In a world where celebrity weddings tend to get more attention than serious environmental issues, it’s getting harder to avoid the curse of MEGO (my eyes glaze over). That means drawing attention to such issues often requires a more creative approach, which is exactly what Greenpeace has done ahead of World Oceans day through a collaboration with the creators of popular online video series Beached Az.
The previous clips have entertained millions of online viewers. But in the latest clip the whale has been killed off to highlight the bane of marine life everywhere, “plistuc”, and the declining health of the oceans.
“We just want all the cuzzies and bros out there to know that the ocean’s getting pretty sick and it’s time we all took notice, so we don’t have to kill off any more cartoon whales,” says Beached Az producer Anthony MacFarlane in a release. “It’s been pretty traumatic”.
Greenpeace is known more for its serious, confrontational campaigns, like Oil on Canvas after the Rena oil spill, or its aggressive anti-drilling campaigns targeting Shell and Gazprom (and the associated punking of media outlets). But while campaign team leader Lagi Toribau says the video still has serious undertones, it hopes the humour will get the message out there in a different way to engage New Zealanders for World Oceans Day.
“We hope that a few more Kiwis look at ways they can make a difference. Sharing the video will help us to get the message out there. But there are also simple things like eating sustainable seafood, reducing your use of plastic and even keeping your car well serviced to prevent oil leaks. They all help to improve the health of our oceans.”
DDB NZ’s ex-executive creative director Andy Fackrell approached the Beached Az producers after being shocked by the lack of fish caught at a fishing competition in his hometown of Whakatane. A feature article read by him shortly afterwards in the Sydney Morning Herald, entitled, ‘The Ocean is Broken’ propelled him into action.
“We hatched a plan that would play off the existing Beached Az success; a tactic to raise as much awareness as possible.
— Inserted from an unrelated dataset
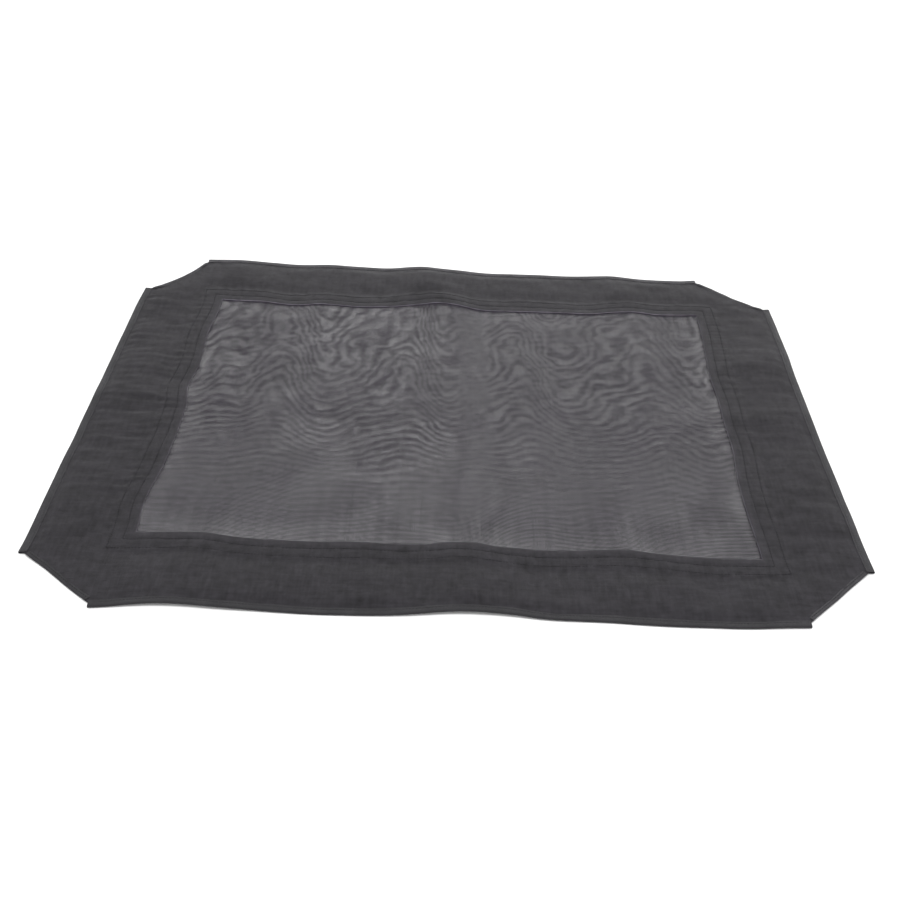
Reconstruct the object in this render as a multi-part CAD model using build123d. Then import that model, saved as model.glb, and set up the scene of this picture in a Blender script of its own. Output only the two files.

The team across the ditch quickly agreed that anything to bring more attention to the critical state of the Pacific was worth it, so we quickly started collaborating on a script and got it to Greenpeace.”
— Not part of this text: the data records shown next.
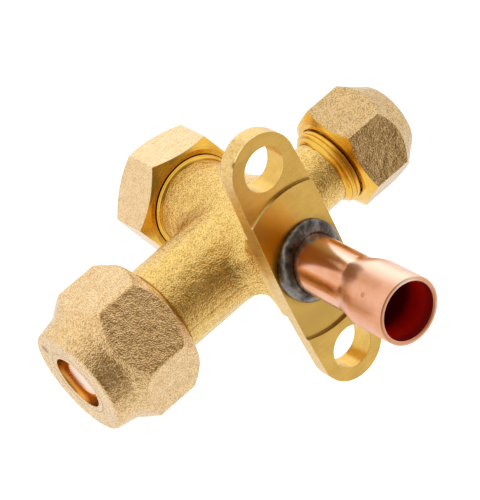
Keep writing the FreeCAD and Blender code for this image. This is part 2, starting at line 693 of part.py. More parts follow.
stem = new_piece("stem", STEM_PORT)
turned(stem, "stem_form", [
    ("0", f"{SEAT_LINE} + stem_tip / 2"),
    ("stem_tip / 2", f"{SEAT_LINE} + stem_tip / 2"),
    ("stem_cone / 2", f"{SEAT_LINE} + stem_cone / 2"),
    ("stem_cone / 2", f"{SEAT_LINE} + stem_cone / 2 + lead_chamfer"),
    ("stem_shank / 2", f"{SEAT_LINE} + stem_cone / 2 + 2 * lead_chamfer"),
    ("stem_shank / 2", THREAD_LOW),
    ("stem_thread / 2", THREAD_LOW),
    ("stem_thread / 2", f"{LAND_START} - stem_relief"),
    ("stem_thread / 2 - thread_undercut", f"{LAND_START} - stem_relief"),
    ("stem_thread / 2 - thread_undercut", LAND_START),
    ("gland_bore / 2 - running_gap", LAND_START),
    ("gland_bore / 2 - running_gap", GLAND_START),
    ("gland_groove / 2", GLAND_START),
    ("gland_groove / 2", f"{GLAND_START} + gland_groove_width"),
    ("gland_bore / 2 - running_gap", f"{GLAND_START} + gland_groove_width"),
    ("gland_bore / 2 - running_gap", LAND_END),
    ("stem_head / 2", LAND_END),
    ("stem_head / 2", f"{LAND_END} + stem_head_length"),
    ("0", f"{LAND_END} + stem_head_length"),
])
key_sketch = new_sketch(stem, "key_section", "XY_Plane", forward=f"{LAND_END} + stem_head_length")
draw_corners(key_sketch, hexagon("stem_key", "0"))
pocket(stem, "stem_key_socket", key_sketch, "stem_key_depth")

stem_o_ring = new_piece("stem_o_ring", STEM_PORT)
O_RING_HEIGHT = f"{GLAND_START} + fixed_gap + o_ring_section / 2"
turned(stem_o_ring, "o_ring", [
    (f"(gland_groove + gland_bore) / 4 + {out}", f"{O_RING_HEIGHT} + {up}")
    for out, up in polygon("o_ring_section / 2", 12, "0")
])

stem_backup_ring = new_piece("stem_backup_ring", STEM_PORT)
BACKUP_END = f"({GLAND_START} + gland_groove_width - fixed_gap)"
turned(stem_backup_ring, "backup_ring", [
    ("gland_groove / 2 + fixed_gap", f"{BACKUP_END} - backup_thickness"),
    ("gland_bore / 2 - fixed_gap", f"{BACKUP_END} - backup_thickness"),
    ("gland_bore / 2 - fixed_gap", BACKUP_END),
    ("gland_groove / 2 + fixed_gap", BACKUP_END),
])

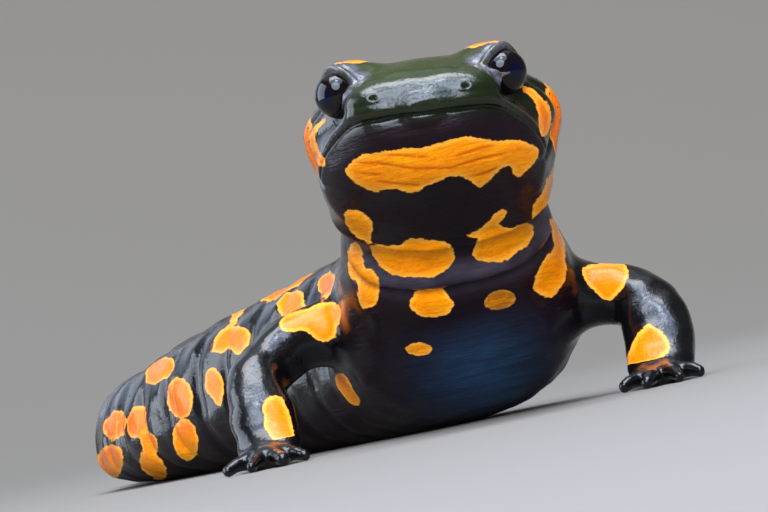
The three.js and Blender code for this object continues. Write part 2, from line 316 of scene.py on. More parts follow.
@dataclass
class Head:
    """Skull, jaw, brows, glands, lids, mouth line and nostrils, in the head's own frame.

    That frame has its origin midway between the eyes, x to the animal's left, y to the nape.
    """

    origin: Row = (5.6, -2.0, 27.0)
    roll_deg: float = 4.4
    turn_deg: float = -3.0
    cranium: Sequence[Row] = (
        (0, -6.1, -2.0, 2.6, 0.7, 0.7), (0, -5.5, -1.95, 4.2, 1.3, 1.0),
        (0, -4.6, -1.8, 5.4, 1.95, 1.35),
        (0, -3.0, -1.6, 6.5, 2.7, 1.75),
        (0, -0.4, -1.9, 7.5, 3.85, 1.9), (0.1, 2.6, -2.9, 8.8, 5.0, 2.1),
        (0.2, 5.6, -3.9, 9.7, 5.3, 2.7), (0.2, 8.6, -4.9, 9.0, 5.0, 3.4),
        (0.1, 11.6, -6.4, 7.6, 4.2, 3.4))
    jaw: Sequence[Row] = (
        (0, -6.1, -3.7, 2.8, 0.6, 0.55), (0, -5.5, -4.0, 4.5, 0.95, 1.3),
        (0, -3.9, -4.4, 6.2, 1.3, 2.4), (0, -1.4, -5.2, 7.9, 1.9, 3.2),
        (0, 1.8, -6.2, 9.0, 2.6, 3.8), (0, 4.8, -7.6, 8.9, 3.2, 4.2),
        (0, 7.6, -9.4, 8.5, 3.0, 3.8))
    face: Sequence[Row] = (
        (0, -6.1, -2.9, 2.6, 0.8, 1.1), (0, -5.5, -2.95, 4.3, 1.3, 1.7),
        (0, -4.4, -3.05, 5.8, 1.7, 2.1), (0, -2.6, -3.3, 7.1, 1.95, 2.6),
        (0, 0.0, -3.9, 8.2, 2.3, 3.1), (0.1, 2.8, -4.7, 9.0, 2.8, 3.5),
        (0.2, 5.6, -5.8, 9.2, 3.4, 3.7), (0.2, 8.4, -7.2, 8.7, 3.4, 3.7))
    brow: Row = (5.2, 0.5, 0.2, 2.65, 3.1, 2.2)
    gland: Row = (7.1, 5.6, -3.2, 2.9, 4.6, 2.7)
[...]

While Greenpeace is using humour to draw attention the problems, linking to research that shows “60 percent of all fish stocks are now over fished, that plastics consistently make up 60-80 percent of all marine debris in the ocean and the the oceans have become 30 percent more acidic due to increased CO2 levels”, Sealord is pushing a very different message for World Oceans Day, with a virtual experience at Auckland’s Downtown Shopping Centre aimed at showing its “leadership in sustainable fishing”.
Today, Auckland commuters were able to swim with sharks and dodge schools of hoki and unsuspecting passersby could interact with the virtual ocean and see themselves under the sea on a large screen.
According to a release, this is the first time a live interactive augmented reality experience has been used in New Zealand.
“We can’t take everyone out on our boats to see how we look after the sea, but we can bring the sea to the people”, says Graham Stuart, Sealord chief executive. “We have a generation of technologically savvy New Zealanders. One way to get important messages out to them is through creative use of technology.”
The release says:
The experience illustrates the steps taken to ensure Sealord hoki is sustainable and meets the requirements for the internationally-recognised Marine Stewardship Council (MSC) certification. The New Zealand hoki fishery has maintained the MSC’s high standard for sustainability since 2001 and has been certified a record number of three times. The MSC ecolabel can be seen on certified sustainable fresh, canned and frozen fish in stores.
“Sealord is showing tremendous leadership,” says Charlotte Connell, communications manager at the Marine Stewardship Council. “Their entire range of hoki products will soon be proudly marked with our blue ecolabel, giving New Zealanders that extra assurance their seafood is sustainable.”
After Sealord released its first ever brand campaign a couple of years ago, Greenpeace released a spoof video.